In December, Lee Daniels was despondent that his new Fox TV series “Star” premiered to less than 7 million viewers. For encouragement, he called a friend. She happened to be named Oprah Winfrey. “I don’t understand this!” Daniels told her. But Winfrey wouldn’t let him wallow. “You petulant child!” she replied. “You have a good show. Your numbers are solid. Welcome to the real world.”
Daniels told this story at a keynote speech at SXSW on Sunday morning. He took a brief pause. “I still want those numbers, though,” he said with a laugh. At once serious, funny, rambling, and raw, Daniels — the director of such hit films as “Precious” and “The Butler” and the executive producer of TV’s “Empire” — delivered his talk with no pre-written remarks. Instead, he improvised tales about his poor upbringing in Philadelphia, knowing that he was gay at 8 or 9, lapsing into drugs, and starting a nursing business that gave him financial security.
By the time he finally got to Hollywood, he’d lived a long life, even though he was only in his mid 20s. His first job was as a production assistant for “Purple Rain.” Wealthy from selling his company, he arrived at the Warner Bros. lot in a Ferrari, dressed in a designer suit, smoking a Newport cigarette. Warner Bros. executives fired him, but Prince kept bringing him back.
“We were around the same age,” Daniels said. “He understood the vision. You know somebody who has experienced the streets.”
He rose up to a position called “head of minority talent” at the studio. “I was sitting there at a desk job. It was pre-Spike Lee, post Blaxploitation. There were no jobs for us.” He decided to bail to become a manager.

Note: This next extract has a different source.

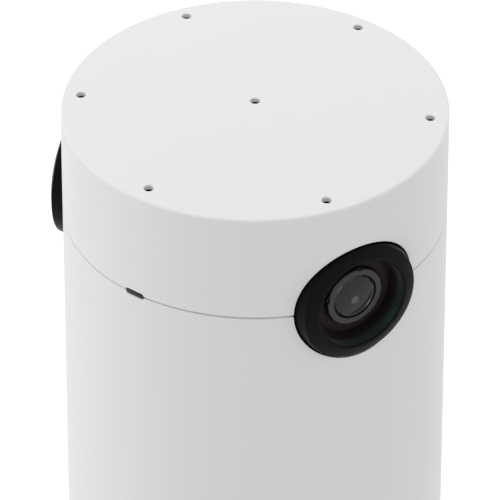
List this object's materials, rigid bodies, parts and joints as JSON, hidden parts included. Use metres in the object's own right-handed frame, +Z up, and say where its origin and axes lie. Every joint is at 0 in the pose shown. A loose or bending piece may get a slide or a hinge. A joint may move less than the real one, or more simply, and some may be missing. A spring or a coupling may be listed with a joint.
{
  "type": "conference camera",
  "caption": "Table-top conference camera: a white tower with side lenses, microphone holes in its top, an indicator on the seam and a twist-off weighted foot over the sockets.",
  "frame": {"origin": "middle of the round underside, on the table, on the tower's axis", "axes": "+Z up along the tower, the indicator faces -Y, the cables leave at +Y"},
  "size_m": [0.088, 0.083, 0.33],
  "materials": {
    "shell_plastic": "fine moulded satin",
    "frame_plastic": "fine moulded matt",
    "pad_rubber": "matt silicone",
    "ballast_steel": "zinc plated",
    "screw_steel": "zinc plated",
    "insert_brass": "turned",
    "frame_aluminium": "die cast",
    "circuit_board": "solder mask",
    "chip_black": "moulded epoxy",
    "can_steel": "tin plated",
    "gasket_rubber": "closed-cell foam",
    "mesh_grey": "woven acoustic mesh",
    "window_smoke": "smoked clear",
    "led_white": "moulded nylon",
    "thermal_rubber": "filled silicone",
    "button_grey": "fine moulded",
    "lead_black": "cable sheath",
    "bezel_black": "satin black",
    "baffle_black": "matt flocked black",
    "lens_metal": "black anodised",
    "lens_glass": "coated, polished"
  },
  "bodies": {
    "tower": {"head_shell": "shell_plastic", "body_sleeve": "shell_plastic", "base_frame": "frame_plastic", "head_screws": "screw_steel", "mic_screws": "screw_steel", "frame_screws": "screw_steel", "board_screws": "screw_steel", "camera_screws": "screw_steel", "head_frame": "frame_aluminium", "core_chassis": "frame_aluminium", "mic_board": "circuit_board", "indicator_board": "circuit_board", "main_board": "circuit_board", "power_board": "circuit_board", "port_board": "circuit_board", "camera_board_right": "circuit_board", "camera_board_left": "circuit_board", "processor": "chip_black", "memory_chips": "chip_black", "reset_switch": "chip_black", "transformer": "chip_black", "image_sensor_right": "chip_black", "image_sensor_left": "chip_black", "microphones": "can_steel", "shield_can": "can_steel", "network_jack": "can_steel", "usb_socket": "can_steel", "lock_plate": "can_steel", "capacitors": "can_steel", "mic_gaskets": "gasket_rubber", "lens_seal_right": "gasket_rubber", "lens_seal_left": "gasket_rubber", "mic_meshes": "mesh_grey", "indicator_window": "window_smoke", "indicator_led": "led_white", "wire_connectors": "led_white", "thermal_pad": "thermal_rubber", "camera_leads": "lead_black", "inner_leads": "lead_black", "lens_bezel_right": "bezel_black", "lens_bezel_left": "bezel_black", "lens_baffle_right": "baffle_black", "lens_baffle_left": "baffle_black", "lens_holder_right": "baffle_black", "lens_holder_left": "baffle_black", "lens_barrel_right": "lens_metal", "lens_barrel_left": "lens_metal", "front_glass_right": "lens_glass", "front_glass_left": "lens_glass", "rear_glass_right": "lens_glass", "rear_glass_left": "lens_glass"},
    "foot": {"foot": "frame_plastic", "foot_pad": "pad_rubber", "ballast_ring": "ballast_steel", "ballast_screws": "screw_steel", "tripod_insert": "insert_brass", "mount_inserts": "insert_brass"},
    "reset_button": {"reset_button": "button_grey"}
  },
  "joints": [
    {"name": "foot_twist", "type": "hinge", "parent": "tower", "child": "foot", "pos_m": [0, 0, 0], "axis": [0, 0, 1], "range_deg": [0, 30]},
    {"name": "reset_press", "type": "slide", "parent": "tower", "child": "reset_button", "axis": [0, 0, 1], "range_m": [0, 0.0005], "stiffness_N_per_m": 800}
  ]
}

“It was so frustrating for me to see people like me unemployed,” Daniels said. “I got embarrassed telling these incredible actors there wasn’t work for them. I was making money, but the money was on the white cats.” One of his successful early clients was Michael Shannon.
As a producer, Daniels raised money — “some of it wasn’t legal” — to make “Monster’s Ball,” the 2001 drama that made history after Halle Berry became the first black woman to win the Oscar for best actress. “It was a big deal for me,” Daniels said. “You would have thunk Lionsgate would have built a fortress around me. I was getting offered movies like ‘Who’s My Baby’s Mamma’ and ‘Leprechaun From the Hood Part 7.’ I wanted to show a deeper side of me.”
He said he had to find his own way. “I’ve never had to depend on Hollywood,” he said, as he admitted not relating to the recent outrage for the lack of diversity at the Academy Awards. “I don’t understand the #OscarsSoWhite. I’m really trying to understand it. I paved my own way. I’ve believed we created a generation, at least with my kids, where you feel entitled. I had to fight for everything. No one owes me anything.”
Daniels spoke about struggling with the new wave of racism in America. “We’re in such difficult times right now,” he said, without mentioning Donald Trump by name at first. “This man is a reflection of who we are. He is a mirror of who we are. We let this man get into office. We are responsible for it. He is our karma. I’m trying to explain that to my son. It’s hard being a black dad. It’s frightening.”
He said that Hollywood could experience a creative renaissance, as artists rise up. “I couldn’t sleep,” he said, about the election. “I wrote some of the best stuff I’ve ever written in my life because of that, because I was so pained.” He compared the process to a snake shedding his outer skin. “It showed in the writing.”
Daniels said his favorite movie that he’s made is “The Paperboy.” He talked about how Nicole Kidman helped the other actors apply makeup, because he likes a collaborative spirit on his movie sets. For “The Butler,” he enlisted Winfrey to work on the costumes. “We’re all together,” he said. “What I found most charming about Oprah, she understands there was no ego.” He said turned to TV because of the economic realities of the business. “The only reason I did ‘Empire’ was so I could make some money for once.”
On 2009’s “Precious,” his breakout directorial feature, he recalled a memory that still haunted him. It involved a scene in the movie where his star, Gabourey Sidibe, dreamt of herself as a white woman. “I remember we had to find that pretty girl,” Daniels said. “She was there for only two days. I remember the entire crew treating this Nordic beauty like she was the star. And I remember from my peripheral vision, looking at Gabe, who had been giving her all, she was being ignored. It was on the only time I sobbed during the filming.”
As he told this story, he’d just noticed that Sidibde was in the audience, listening to his speech. He brought her onstage. “Why are you crying?” he asked her.
“You were very protective of me,” Sidibe said, wiping the tears from her cheek. “I was very little.”